The paper – written for Green by the UK Border Agency's (UKBA) director of appeals and removals, Phil Douglas – says the move is a "crucial part of plans to reduce the number of appeals and resultant cost to the taxpayer". He says family visit visas are the only visit visa decisions taken by entry clearance officers abroad that still attract a full right of appeal.
"We can expect this move to be controversial – in particular with some Commonwealth countries and UK communities with families overseas – and in previous advice we recommend warming up colleagues in government for these potentially controversial changes, starting with a conversation with Baroness Warsi."
Habib Rahman, chief executive of the Joint Council for the Welfare of Immigrants, said: "There is an entirely justifiable expectation of British and settled people to be able to welcome family visitors. The fact that 36% of appeals are successful demonstrates the paucity of decision-making in this area.
"If a refusal for someone to attend a wedding, a funeral, to visit a dying relative or to be with their loved ones for short periods is refused, the right to an appeal is the only fair way to settle such a matter.
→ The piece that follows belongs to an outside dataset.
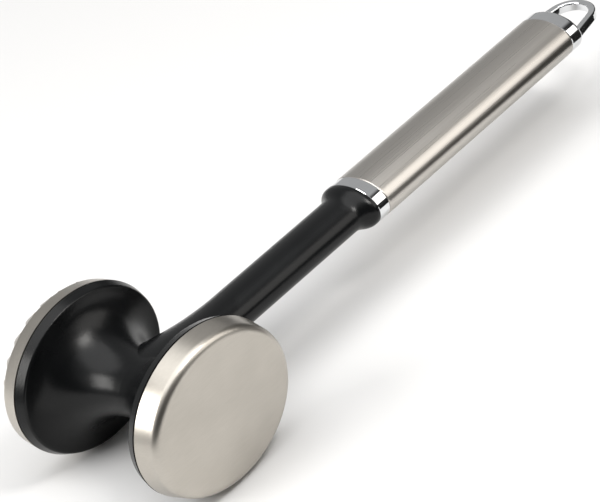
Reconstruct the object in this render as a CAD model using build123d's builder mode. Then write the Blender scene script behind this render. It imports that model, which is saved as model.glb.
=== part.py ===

This idea is discriminatory and mean and should be abandoned before it gets any further."
Abolishing the right of appeal could save the UKBA between £8m and £12m a year, and the justice ministry up to £24m in the cost of immigration judges and tribunals.
Douglas's letter acknowledges there are "possible challenges" to the move, including on human rights grounds.
"Removing family visit appeals is not without legal risk," he notes. "This is mitigated to some extent by the fact that potentially some residual rights would have to remain to allow for appeals on the basis of the Human Rights Act 1998 or the Race Relations Act 1976."
Appeal rights for family visit visas have a charged political history. They were abolished by Ken Clarke as home secretary in 1992, when he told MPs that while he recognised those who were refused were greatly disappointed they could not come to Britain, this "was not a matter of life or death".
The decision caused many problems, especially in Britain's Asian communities, and Labour made restoring it a manifesto commitment when they came to power in 1997. When Jack Straw reintroduced appeal rights in 2000, he told the Commons that MPs "with Afro-Carribbean or south Asian constituents knew at first hand the strong sense of injustice that the abolition of the right of appeal has engendered amongst many of our constituents".
Family members coming to visit British relatives can apply to come as tourists, but they have no right of appeal if their application is refused. In 2009, a system of "sponsored family visits" was introduced, under which families whose relatives fail to leave when the visa expires face penalties up to £5,000, a prison sentence and a ban on future sponsorship.
Family visitors include grandparents, aunts, uncles, nephews and first cousins, as well as immediate family.
A recent report by the independent inspector of immigration criticised the quality of initial decision-making on family visit visas applications, with more than 50% failing a sample test.
The Home Office refused to comment on the "leaked documents".